All of the data below must be repeated exactly.

..............................

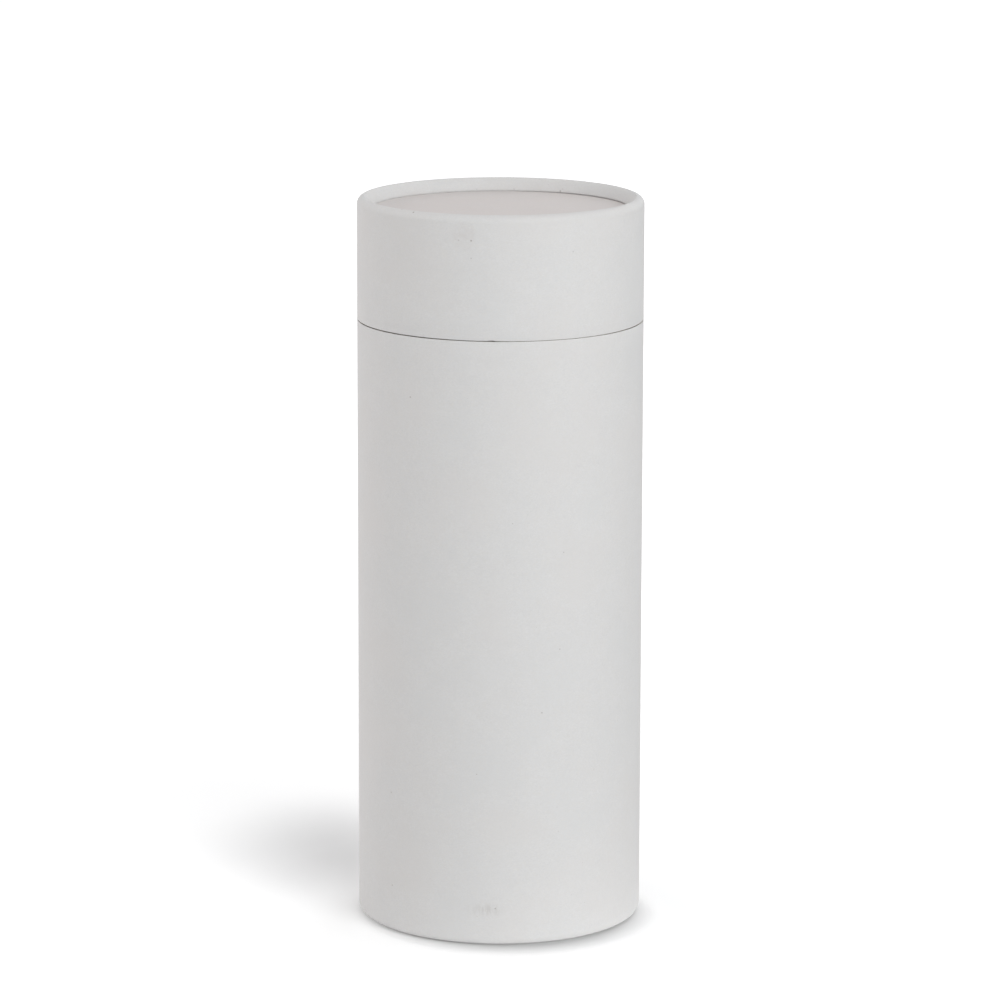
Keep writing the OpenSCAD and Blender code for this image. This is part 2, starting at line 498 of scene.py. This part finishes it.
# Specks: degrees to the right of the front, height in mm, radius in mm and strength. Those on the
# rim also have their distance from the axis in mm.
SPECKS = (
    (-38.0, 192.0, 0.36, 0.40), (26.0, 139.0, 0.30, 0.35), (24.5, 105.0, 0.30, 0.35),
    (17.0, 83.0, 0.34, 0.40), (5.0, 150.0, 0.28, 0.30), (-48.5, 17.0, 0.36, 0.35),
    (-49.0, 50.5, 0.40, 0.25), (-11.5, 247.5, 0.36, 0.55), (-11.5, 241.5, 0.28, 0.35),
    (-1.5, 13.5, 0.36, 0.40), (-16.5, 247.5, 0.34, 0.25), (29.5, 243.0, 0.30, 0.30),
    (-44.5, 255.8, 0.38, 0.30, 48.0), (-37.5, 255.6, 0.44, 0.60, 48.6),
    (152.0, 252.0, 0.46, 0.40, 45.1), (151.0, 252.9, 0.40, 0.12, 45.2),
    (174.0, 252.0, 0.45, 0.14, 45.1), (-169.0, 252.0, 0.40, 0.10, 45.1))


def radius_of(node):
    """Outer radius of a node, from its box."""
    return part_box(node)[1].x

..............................

» **TASK SOLUTION**
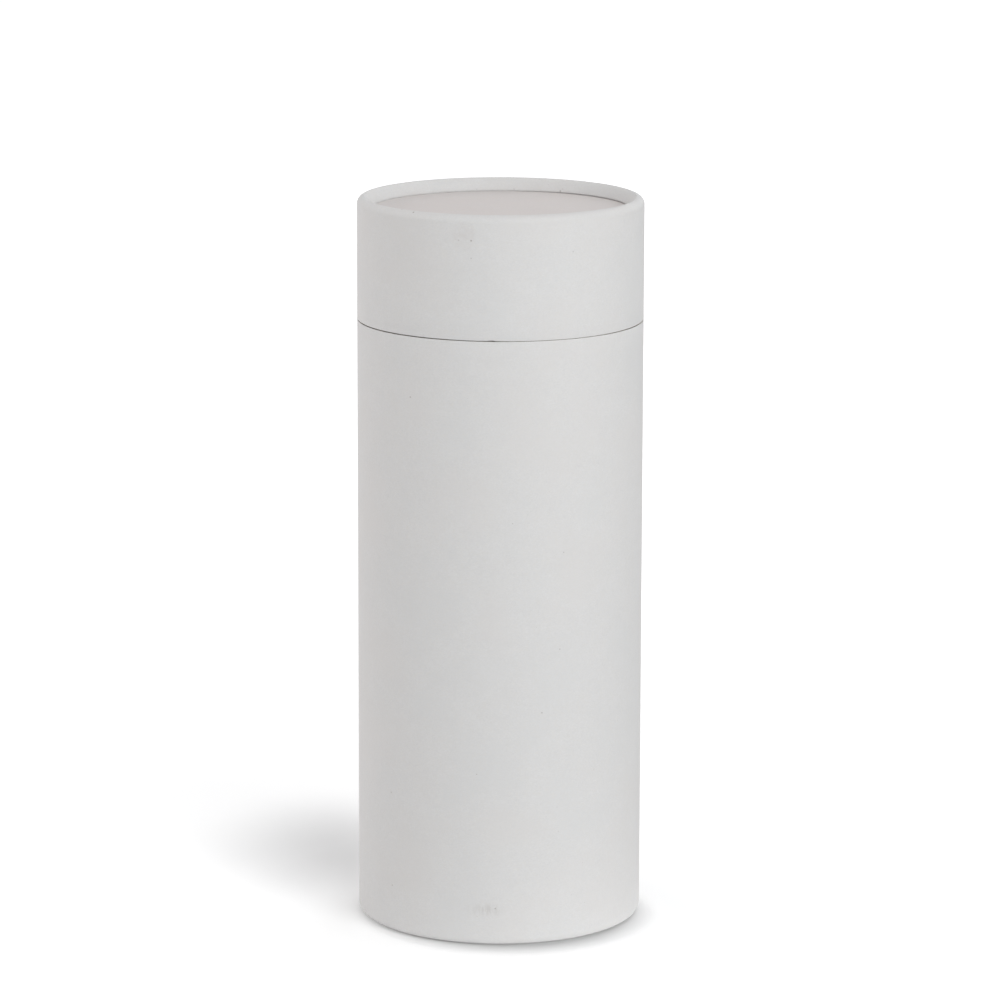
Keep writing the OpenSCAD and Blender code for this image. This is part 2, starting at line 498 of scene.py. This part finishes it.
# Specks: degrees to the right of the front, height in mm, radius in mm and strength. Those on the
# rim also have their distance from the axis in mm.
SPECKS = (
    (-38.0, 192.0, 0.36, 0.40), (26.0, 139.0, 0.30, 0.35), (24.5, 105.0, 0.30, 0.35),
    (17.0, 83.0, 0.34, 0.40), (5.0, 150.0, 0.28, 0.30), (-48.5, 17.0, 0.36, 0.35),
    (-49.0, 50.5, 0.40, 0.25), (-11.5, 247.5, 0.36, 0.55), (-11.5, 241.5, 0.28, 0.35),
    (-1.5, 13.5, 0.36, 0.40), (-16.5, 247.5, 0.34, 0.25), (29.5, 243.0, 0.30, 0.30),
    (-44.5, 255.8, 0.38, 0.30, 48.0), (-37.5, 255.6, 0.44, 0.60, 48.6),
    (152.0, 252.0, 0.46, 0.40, 45.1), (151.0, 252.9, 0.40, 0.12, 45.2),
    (174.0, 252.0, 0.45, 0.14, 45.1), (-169.0, 252.0, 0.40, 0.10, 45.1))


def radius_of(node):
    """Outer radius of a node, from its box."""
    return part_box(node)[1].x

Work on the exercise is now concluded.